Third, we should reflect on the Strengthened Review Process itself. We should do so in order to evaluate whether this Process has fulfilled its promise and to consider ideas for further enhancing the Strengthened Review Process and its implementation. As already noted, we have tabled a working paper putting forward some proposals in that regard. In that context, we should consider again whether the Preparatory Committee Sessions should speak in a consensus manner to relevant substantive issues in an immediate way, and if so, how. In this regard, we have also circulated a working paper further to our 1998 proposal regarding "Paragraphs on Substantive Issues", with language that we believe would be appropriate for certain issues this year, to be agreed by consensus for incorporation in the Final Report of this Session of the Preparatory Committee. As we did in 1998, we look forward to working with other delegations on such language on 'substantive issues'.

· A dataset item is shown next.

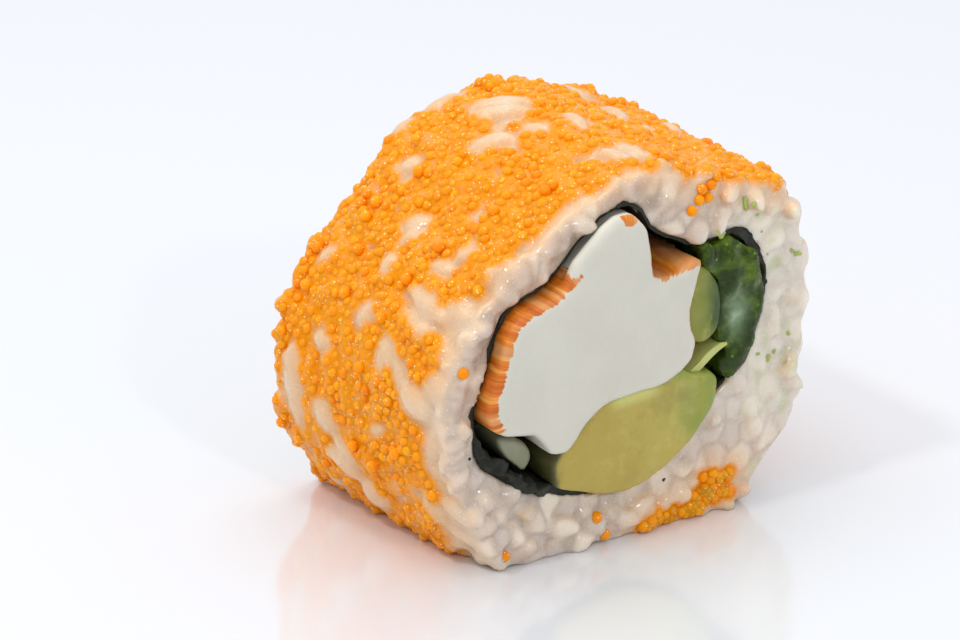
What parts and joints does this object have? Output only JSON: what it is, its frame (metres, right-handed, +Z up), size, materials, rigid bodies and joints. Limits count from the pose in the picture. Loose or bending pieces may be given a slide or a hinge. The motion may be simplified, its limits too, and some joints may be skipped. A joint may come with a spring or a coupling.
{
  "type": "uramaki roll",
  "caption": "Single slice of inside-out sushi roll resting on its flattened side: rice sleeve coated in orange roe, with nori round surimi, avocado and cucumber.",
  "frame": {"origin": "centre of the bounding box's underside, on the surface that the roll rests on", "axes": "+Z up, Y along the roll's axis with the cut face that shows best looking along -Y, X across the roll"},
  "size_m": [0.0452, 0.0304, 0.0375],
  "materials": {
    "rice": "moist cooked rice, soft and slightly translucent, peach where the roe stains it and grey-beige at the cuts",
    "roe": "glossy translucent orange capelin eggs",
    "nori": "damp near-black green seaweed sheet",
    "surimi": "fine-fibred white surimi with a brushed orange skin on the outside of the stick",
    "avocado": "smooth ripe avocado, yellow going green towards the rind side",
    "cucumber": "wet cucumber, dark green skin with pale translucent flesh and seeds",
    "cucumber_flesh": "pale wet cucumber flesh"
  },
  "bodies": {
    "root": {"rice": "rice", "roe_coat": "roe", "nori": "nori", "surimi": "surimi", "avocado": "avocado", "avocado_side": "avocado", "avocado_curl": "avocado", "cucumber": "cucumber", "cucumber_offcut": "cucumber_flesh"}
  },
  "joints": []
}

In this statement, we have sought to outline how Canada believes Review Conferences should be approached generally and how that approach should be applied to the 2000 Review Conference. We have sought to outline how this Third Session of the Preparatory Committee could usefully contribute to the success of the 2000 Review Conference. This general statement has been complemented by three working papers:

- a working paper on "NPT Review Conference 2000: Principles and Objectives for Nuclear Non-Proliferation and Nuclear Disarmament";


- a working paper on "Further Enhancing the Strengthened Review Process for the Treaty"; and,

- a working paper on "Proposed Paragraphs on Substantive Issues for

Incorporation in the Final Report of the Third Session of the Preparatory Committee."

Our overriding priority in all of this work remains that of preserving and enhancing the authority and integrity of our Treaty. We look forward to cooperating to this end with all other delegations during this Preparatory Committee session.